Intervention de François Marc

Réunion du 26 novembre 2014 à 9h30
Loi de finances pour 2015 — Article 30 et participation de la france au budget de l'union européenne

Photo de François MarcFrançois Marc :

Monsieur le président, monsieur le secrétaire d’État, mes chers collègues, il m’est agréable de vous présenter ce matin le rapport de la commission des finances sur la contribution française au budget communautaire dans le présent projet de loi de finances pour 2015, contribution qui, comme vous le savez, prend la forme d’un prélèvement sur les recettes de l’État, voté chaque année en loi de finances. Je tiens à préciser que mon exposé mettra l’accent sur quelques faits marquants, ce qui me conduira, monsieur le secrétaire d’État, à vous interroger à plusieurs reprises, comme c’est la règle s’agissant des rapports spéciaux.

Avant de vous parler de l’évaluation de cette contribution pour le projet de loi de finances pour 2015, je dirai quelques mots du niveau de ce prélèvement en 2014. Au cours des semaines passées, en effet, l’actualité nous a interpellés sur ce sujet, puisque le chiffre d’un milliard d’euros d’économies pour la France a été évoqué, dans la mesure où la part du revenu national brut, ou RNB, de la France dans le RNB total de l’Union européenne s’est réduite. Cela n’est pas forcément une bonne nouvelle en soi, mais emporte des conséquences quant à notre contribution.

En réalité, l’exécution 2014 de notre prélèvement dépendra surtout des huit projets de budgets rectificatifs présentés en 2014, qui conduiraient à augmenter les crédits ouverts sur l’exercice, et donc appelés sur les contributions nationales. Compte tenu de ce contexte d’incertitude, l’exercice de prévision d’exécution pour 2014 est particulièrement difficile ; je vous serais donc reconnaissant, monsieur le secrétaire d’État, de bien vouloir nous indiquer quelles sont vos prévisions à ce jour sur ce point. De même, je voudrais savoir si le Gouvernement a bien l’intention de répercuter sur l’exercice 2014, et non sur l’exercice 2015, le fameux milliard d’euros de moindre appel à contribution.

L’article 30 du projet de loi de finances pour 2015 évalue notre contribution à 21, 04 milliards d’euros. Cependant, ce montant est d’ores et déjà incertain, puisque notre futur prélèvement pourrait être amené à baisser en raison de notre faible croissance.

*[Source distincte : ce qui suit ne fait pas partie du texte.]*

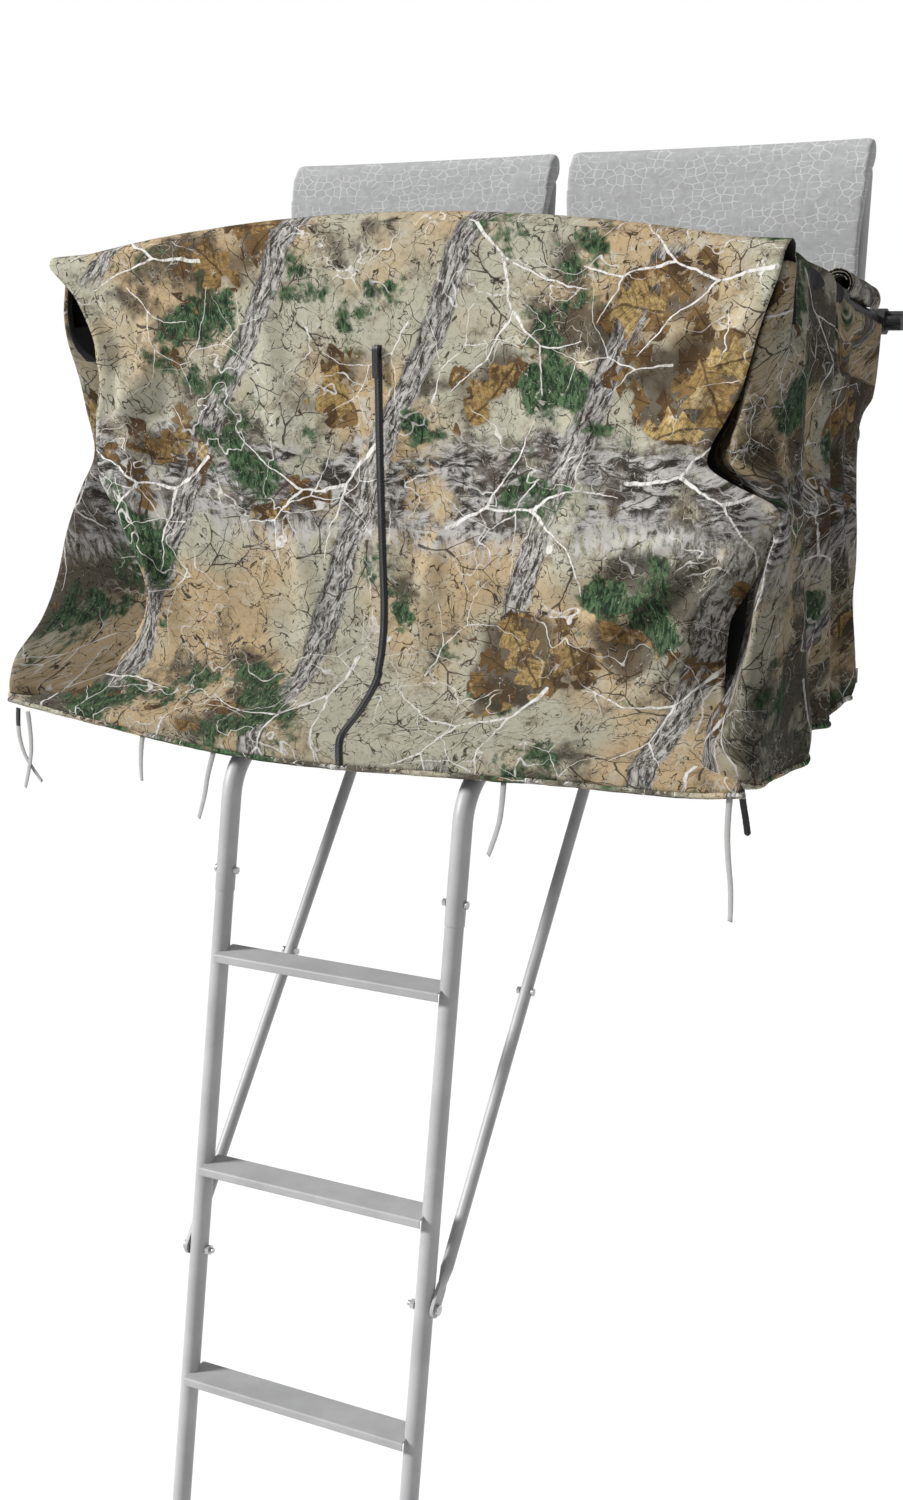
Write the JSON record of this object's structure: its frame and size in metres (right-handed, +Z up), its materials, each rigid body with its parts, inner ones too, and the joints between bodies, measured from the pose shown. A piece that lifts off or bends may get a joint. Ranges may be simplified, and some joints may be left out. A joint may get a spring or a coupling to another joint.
{
  "type": "ladder tree stand",
  "caption": "Ladder tree stand with a two-seat platform, flip-up seats, a flip-back shooting rail, a fabric blind, braces and a tree strap.",
  "frame": {"origin": "where the trunk meets the tree cradle, at the height of the platform's lower tubes", "axes": "+Z up, +Y from the stand towards the trunk, +X to the right when facing the trunk"},
  "size_m": [1.25, 1.9369, 5.0233],
  "materials": {
    "ladder_steel": "satin powder coat",
    "bolt_steel": "zinc plated",
    "black_plastic": "moulded",
    "black_foam": "closed-cell foam",
    "black_rubber": "matte",
    "back_fabric": "woven, printed texture",
    "seat_fabric": "woven mesh over foam",
    "camo_fabric": "printed camouflage",
    "tie_fabric": "woven tape",
    "black_webbing": "woven",
    "zipper_black": "coil zipper"
  },
  "bodies": {
    "stand": {"back_frame_left": "ladder_steel", "back_frame_right": "ladder_steel", "back_pad_left": "back_fabric", "back_pad_right": "back_fabric", "brace_bolts": "bolt_steel", "brace_left": "ladder_steel", "brace_right": "ladder_steel", "gooseneck_left": "ladder_steel", "gooseneck_right": "ladder_steel", "ladder_feet": "black_rubber", "ladder_joint_bolts": "bolt_steel", "ladder_rail_left_lower": "ladder_steel", "ladder_rail_left_middle": "ladder_steel", "ladder_rail_left_upper": "ladder_steel", "ladder_rail_right_lower": "ladder_steel", "ladder_rail_right_middle": "ladder_steel", "ladder_rail_right_upper": "ladder_steel", "platform_cross_tubes": "ladder_steel", "platform_deck": "ladder_steel", "platform_front_tube": "ladder_steel", "platform_rear_tube": "ladder_steel", "platform_side_tubes": "ladder_steel", "rail_bracket_left": "ladder_steel", "rail_bracket_right": "ladder_steel", "rail_pivot_bolts": "bolt_steel", "ratchet_body": "bolt_steel", "rungs_lower": "ladder_steel", "rungs_middle": "ladder_steel", "rungs_upper": "ladder_steel", "seat_cross_tubes": "ladder_steel", "stabiliser_bracket": "ladder_steel", "tree_cradle": "ladder_steel", "tree_strap": "black_webbing"},
    "seat_left": {"seat_frame_left": "ladder_steel", "seat_pad_left": "seat_fabric"},
    "seat_right": {"seat_frame_right": "ladder_steel", "seat_pad_right": "seat_fabric"},
    "shooting_rail": {"rail_front_tube": "ladder_steel", "rail_arm_left": "ladder_steel", "rail_arm_right": "ladder_steel", "rail_foam": "black_foam", "blind_front": "camo_fabric", "blind_side_left": "camo_fabric", "blind_side_right": "camo_fabric", "zipper_tape": "zipper_black", "tie_corner_front": "tie_fabric", "tie_corner_rear": "tie_fabric", "tie_left_long": "tie_fabric", "tie_left_short": "tie_fabric", "tie_middle": "tie_fabric", "tie_right_long": "tie_fabric", "strap_end": "black_webbing"},
    "zipper_slider": {"zipper_slider": "zipper_black"},
    "knob_left": {"rail_knob_left": "black_plastic"},
    "knob_right": {"rail_knob_right": "black_plastic"},
    "ratchet_handle": {"ratchet_handle": "bolt_steel"},
    "ratchet_spool": {"ratchet_spool": "bolt_steel"},
    "stabiliser_bar": {"stabiliser_outer": "ladder_steel"},
    "stabiliser_reach": {"stabiliser_inner": "ladder_steel"}
  },
  "joints": [
    {"name": "shooting_rail_flip", "type": "hinge", "parent": "stand", "child": "shooting_rail", "pos_m": [0, -0.2, 0.622], "axis": [-1, 0, 0], "range_deg": [0, 90]},
    {"name": "seat_left_flip", "type": "hinge", "parent": "stand", "child": "seat_left", "pos_m": [0, -0.16, 0.44], "axis": [-1, 0, 0], "range_deg": [0, 80]},
    {"name": "seat_right_flip", "type": "hinge", "parent": "stand", "child": "seat_right", "pos_m": [0, -0.16, 0.44], "axis": [-1, 0, 0], "range_deg": [0, 80]},
    {"name": "zipper_slide", "type": "slide", "parent": "shooting_rail", "child": "zipper_slider", "axis": [0, 0, -1], "range_m": [0, 0.38]},
    {"name": "knob_left_turn", "type": "hinge", "parent": "stand", "child": "knob_left", "pos_m": [-0.6, -0.2, 0.622], "axis": [1, 0, 0], "range_deg": [-180, 180]},
    {"name": "knob_right_turn", "type": "hinge", "parent": "stand", "child": "knob_right", "pos_m": [0.6, -0.2, 0.622], "axis": [1, 0, 0], "range_deg": [-180, 180]},
    {"name": "ratchet_handle_swing", "type": "hinge", "parent": "stand", "child": "ratchet_handle", "pos_m": [0.111, 0, 0.069], "axis": [0, 0, 1], "range_deg": [0, 120]},
    {"name": "ratchet_spool_spin", "type": "hinge", "parent": "stand", "child": "ratchet_spool", "pos_m": [0.111, 0, 0.069], "axis": [0, 0, 1], "continuous": true},
    {"name": "stabiliser_pivot", "type": "hinge", "parent": "stand", "child": "stabiliser_bar", "pos_m": [0, -1.204, -1.86], "axis": [1, 0, 0], "range_deg": [-80, 40]},
    {"name": "stabiliser_slide", "type": "slide", "parent": "stabiliser_bar", "child": "stabiliser_reach", "axis": [0, 1, 0], "range_m": [-0.12, 0.08]}
  ]
}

Là aussi, monsieur le secrétaire d’État, pourriez-vous nous communiquer l’actualisation de votre prévision du prélèvement sur l’exercice 2015 ? Pour ma part, et au nom de la commission des finances, quelle que soit l’issue des exécutions 2014 et 2015, je plaide pour que l’estimation du prélèvement soumise au vote du Parlement soit la plus précise et la plus fiable possible.

J’en viens maintenant à la négociation budgétaire communautaire pour le budget 2015. On le sait, la négociation entre les deux branches de l’autorité budgétaire a échoué le 17 novembre dernier, lors de la phase de conciliation prévue par le traité de Lisbonne, et cela en raison de divergences trop importantes, notamment sur les restes à payer de l’exercice 2014. Nous savions que ces négociations seraient difficiles. En effet, l’avant-projet de budget présenté par la Commission européenne au printemps prévoyait une augmentation de 2, 1 % des crédits d’engagement par rapport à 2014, soit 145, 6 milliards d’euros. Les crédits de paiement affichaient, quant à eux, une hausse de 4, 9 % et s’élevaient à 142, 14 milliards d’euros.

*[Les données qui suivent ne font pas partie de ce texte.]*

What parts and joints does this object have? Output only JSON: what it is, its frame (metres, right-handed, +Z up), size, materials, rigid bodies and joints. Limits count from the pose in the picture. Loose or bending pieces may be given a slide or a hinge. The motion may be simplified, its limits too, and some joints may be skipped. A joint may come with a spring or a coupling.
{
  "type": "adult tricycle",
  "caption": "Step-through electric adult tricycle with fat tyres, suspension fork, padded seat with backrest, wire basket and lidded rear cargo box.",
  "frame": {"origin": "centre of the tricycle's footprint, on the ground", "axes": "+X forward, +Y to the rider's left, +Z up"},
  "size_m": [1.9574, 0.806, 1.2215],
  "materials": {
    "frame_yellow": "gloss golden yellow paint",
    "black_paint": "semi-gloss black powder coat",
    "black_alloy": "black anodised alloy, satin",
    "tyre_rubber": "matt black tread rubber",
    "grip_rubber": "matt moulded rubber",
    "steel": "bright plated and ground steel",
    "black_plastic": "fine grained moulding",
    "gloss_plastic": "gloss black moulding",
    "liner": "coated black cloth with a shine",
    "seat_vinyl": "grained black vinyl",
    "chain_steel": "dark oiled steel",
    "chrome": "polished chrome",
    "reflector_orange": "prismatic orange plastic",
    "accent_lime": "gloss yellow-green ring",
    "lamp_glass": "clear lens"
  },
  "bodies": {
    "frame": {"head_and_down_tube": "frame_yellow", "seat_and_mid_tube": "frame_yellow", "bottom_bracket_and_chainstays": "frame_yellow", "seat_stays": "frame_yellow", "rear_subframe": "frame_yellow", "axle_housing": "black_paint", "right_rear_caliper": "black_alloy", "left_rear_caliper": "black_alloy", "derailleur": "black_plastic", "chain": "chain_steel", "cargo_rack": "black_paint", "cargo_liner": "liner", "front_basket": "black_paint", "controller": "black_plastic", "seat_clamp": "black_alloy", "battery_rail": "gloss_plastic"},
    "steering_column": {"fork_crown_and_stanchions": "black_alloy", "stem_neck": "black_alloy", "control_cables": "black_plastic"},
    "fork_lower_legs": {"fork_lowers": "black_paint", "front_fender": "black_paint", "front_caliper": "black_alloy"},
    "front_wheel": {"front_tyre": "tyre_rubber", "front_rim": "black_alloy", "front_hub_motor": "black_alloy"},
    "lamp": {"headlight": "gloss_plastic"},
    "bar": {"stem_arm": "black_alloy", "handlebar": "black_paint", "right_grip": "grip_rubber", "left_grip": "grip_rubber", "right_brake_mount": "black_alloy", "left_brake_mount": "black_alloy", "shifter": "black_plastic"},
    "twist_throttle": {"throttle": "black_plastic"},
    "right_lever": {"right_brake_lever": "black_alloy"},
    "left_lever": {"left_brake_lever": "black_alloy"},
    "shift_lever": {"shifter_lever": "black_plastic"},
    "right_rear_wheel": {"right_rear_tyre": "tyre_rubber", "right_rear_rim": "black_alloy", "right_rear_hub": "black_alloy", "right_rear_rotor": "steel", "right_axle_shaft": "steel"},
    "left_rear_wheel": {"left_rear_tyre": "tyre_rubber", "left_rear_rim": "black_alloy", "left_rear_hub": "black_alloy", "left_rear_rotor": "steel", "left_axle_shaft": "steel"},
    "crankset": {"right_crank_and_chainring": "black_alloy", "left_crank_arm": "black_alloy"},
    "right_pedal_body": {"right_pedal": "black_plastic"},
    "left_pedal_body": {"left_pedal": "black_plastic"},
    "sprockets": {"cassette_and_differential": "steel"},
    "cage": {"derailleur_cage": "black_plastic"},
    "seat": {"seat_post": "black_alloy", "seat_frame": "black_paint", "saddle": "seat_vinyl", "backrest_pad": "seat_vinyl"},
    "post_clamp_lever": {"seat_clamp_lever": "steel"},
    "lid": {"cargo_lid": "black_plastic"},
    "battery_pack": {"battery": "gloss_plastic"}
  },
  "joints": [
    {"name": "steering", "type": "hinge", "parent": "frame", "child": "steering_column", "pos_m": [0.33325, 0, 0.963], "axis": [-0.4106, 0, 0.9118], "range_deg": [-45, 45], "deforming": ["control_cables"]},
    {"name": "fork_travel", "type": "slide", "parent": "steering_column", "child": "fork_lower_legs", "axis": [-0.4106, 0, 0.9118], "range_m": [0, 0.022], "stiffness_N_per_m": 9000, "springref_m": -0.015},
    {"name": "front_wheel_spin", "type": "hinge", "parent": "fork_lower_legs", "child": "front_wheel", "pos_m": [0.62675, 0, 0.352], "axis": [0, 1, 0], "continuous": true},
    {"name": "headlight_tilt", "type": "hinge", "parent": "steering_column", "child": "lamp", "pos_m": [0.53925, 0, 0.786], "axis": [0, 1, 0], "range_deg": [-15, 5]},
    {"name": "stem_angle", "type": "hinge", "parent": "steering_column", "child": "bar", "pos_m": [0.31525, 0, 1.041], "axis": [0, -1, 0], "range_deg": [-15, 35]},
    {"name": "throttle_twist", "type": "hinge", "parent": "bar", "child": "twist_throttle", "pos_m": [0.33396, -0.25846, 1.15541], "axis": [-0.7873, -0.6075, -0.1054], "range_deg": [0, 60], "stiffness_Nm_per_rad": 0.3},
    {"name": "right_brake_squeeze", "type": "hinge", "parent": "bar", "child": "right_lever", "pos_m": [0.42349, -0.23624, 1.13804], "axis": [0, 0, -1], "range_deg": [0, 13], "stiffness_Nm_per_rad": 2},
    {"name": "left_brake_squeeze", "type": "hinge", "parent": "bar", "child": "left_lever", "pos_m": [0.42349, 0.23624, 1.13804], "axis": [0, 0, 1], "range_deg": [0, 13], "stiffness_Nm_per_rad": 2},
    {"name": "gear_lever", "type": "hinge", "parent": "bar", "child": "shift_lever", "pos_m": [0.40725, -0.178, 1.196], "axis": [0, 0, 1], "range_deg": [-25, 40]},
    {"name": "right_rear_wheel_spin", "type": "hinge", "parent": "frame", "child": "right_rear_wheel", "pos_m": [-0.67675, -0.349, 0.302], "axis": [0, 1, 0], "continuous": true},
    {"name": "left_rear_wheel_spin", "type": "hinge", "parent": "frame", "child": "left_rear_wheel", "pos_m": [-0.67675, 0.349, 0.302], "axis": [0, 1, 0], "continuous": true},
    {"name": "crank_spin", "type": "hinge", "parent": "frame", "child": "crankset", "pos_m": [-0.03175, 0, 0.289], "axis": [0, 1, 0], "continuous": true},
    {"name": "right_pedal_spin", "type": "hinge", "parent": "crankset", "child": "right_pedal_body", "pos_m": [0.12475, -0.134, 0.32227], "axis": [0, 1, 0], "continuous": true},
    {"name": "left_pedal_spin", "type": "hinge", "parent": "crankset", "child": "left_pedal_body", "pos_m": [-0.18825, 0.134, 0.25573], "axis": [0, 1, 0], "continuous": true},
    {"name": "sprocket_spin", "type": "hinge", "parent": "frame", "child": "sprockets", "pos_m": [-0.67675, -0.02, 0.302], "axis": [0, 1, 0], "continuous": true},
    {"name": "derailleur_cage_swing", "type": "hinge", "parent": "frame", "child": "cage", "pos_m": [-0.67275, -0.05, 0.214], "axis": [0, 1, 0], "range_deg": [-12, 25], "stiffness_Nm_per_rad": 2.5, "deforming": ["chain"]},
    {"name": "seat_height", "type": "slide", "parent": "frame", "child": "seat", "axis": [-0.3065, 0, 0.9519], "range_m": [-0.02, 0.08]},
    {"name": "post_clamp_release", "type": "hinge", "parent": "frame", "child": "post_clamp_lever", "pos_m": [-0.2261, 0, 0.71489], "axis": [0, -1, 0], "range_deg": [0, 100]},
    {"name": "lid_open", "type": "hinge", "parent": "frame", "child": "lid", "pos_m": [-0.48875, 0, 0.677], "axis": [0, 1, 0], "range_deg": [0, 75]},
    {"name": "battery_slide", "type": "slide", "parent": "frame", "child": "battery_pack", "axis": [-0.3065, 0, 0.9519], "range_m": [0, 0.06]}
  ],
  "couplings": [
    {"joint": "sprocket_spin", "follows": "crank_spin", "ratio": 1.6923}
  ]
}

Ce projet de la Commission, on le sait, a été revu à la baisse par le Conseil européen. Je relève que les coupes réalisées par le Conseil, de l’ordre de 522 millions d’euros en crédits d’engagement et, surtout, de 2, 14 milliards d’euros en crédits de paiement, vont à l’encontre des priorités adoptées par l’Union européenne en matière de soutien à la croissance et à l’emploi, dans la mesure où la rubrique consacrée aux dépenses de compétitivité est la plus durement affectée.

Enfin, le Parlement européen a voté en séance plénière, le 22 octobre dernier, un budget plus ambitieux que celui émanant du Conseil, portant le niveau des engagements à 146, 35 milliards d’euros et le niveau des paiements à 146, 42 milliards d’euros, soit une augmentation de 2, 6 % des crédits d’engagement et de 8, 1 % des crédits de paiement par rapport à 2014.

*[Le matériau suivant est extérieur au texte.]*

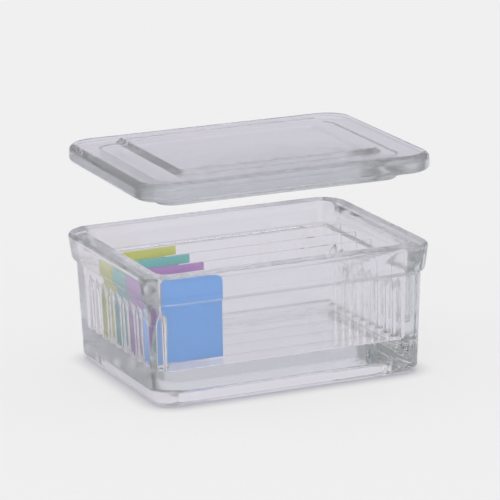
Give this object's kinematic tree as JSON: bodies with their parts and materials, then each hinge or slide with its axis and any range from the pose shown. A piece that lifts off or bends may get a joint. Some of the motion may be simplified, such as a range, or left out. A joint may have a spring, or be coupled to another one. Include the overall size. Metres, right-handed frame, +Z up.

J’indique que, à la suite de l’échec de la phase de conciliation, la procédure reprend à son point de départ : la Commission européenne présente un nouveau projet de budget et les deux branches de l’autorité budgétaire – Conseil et Parlement européens – doivent ensuite se mettre rapidement d’accord, sans quoi l’Union européenne devra recourir au système des « douzièmes provisoires », en dépensant chaque mois un maximum de crédits équivalent au douzième des crédits alloués pour 2014.

J’en arrive à mes remarques sur le stock de « restes à liquider », les fameux RAL. Ces RAL correspondent aux engagements pris par l’Union européenne non encore couverts par des paiements. Le stock de RAL est estimé – tenez-vous bien, mes chers collègues ! – à 233 milliards d’euros pour la fin 2015, et il est probable que les RAL vont continuer d’augmenter, sans qu’aucune mesure soit pourtant prise pour contrer cette évolution.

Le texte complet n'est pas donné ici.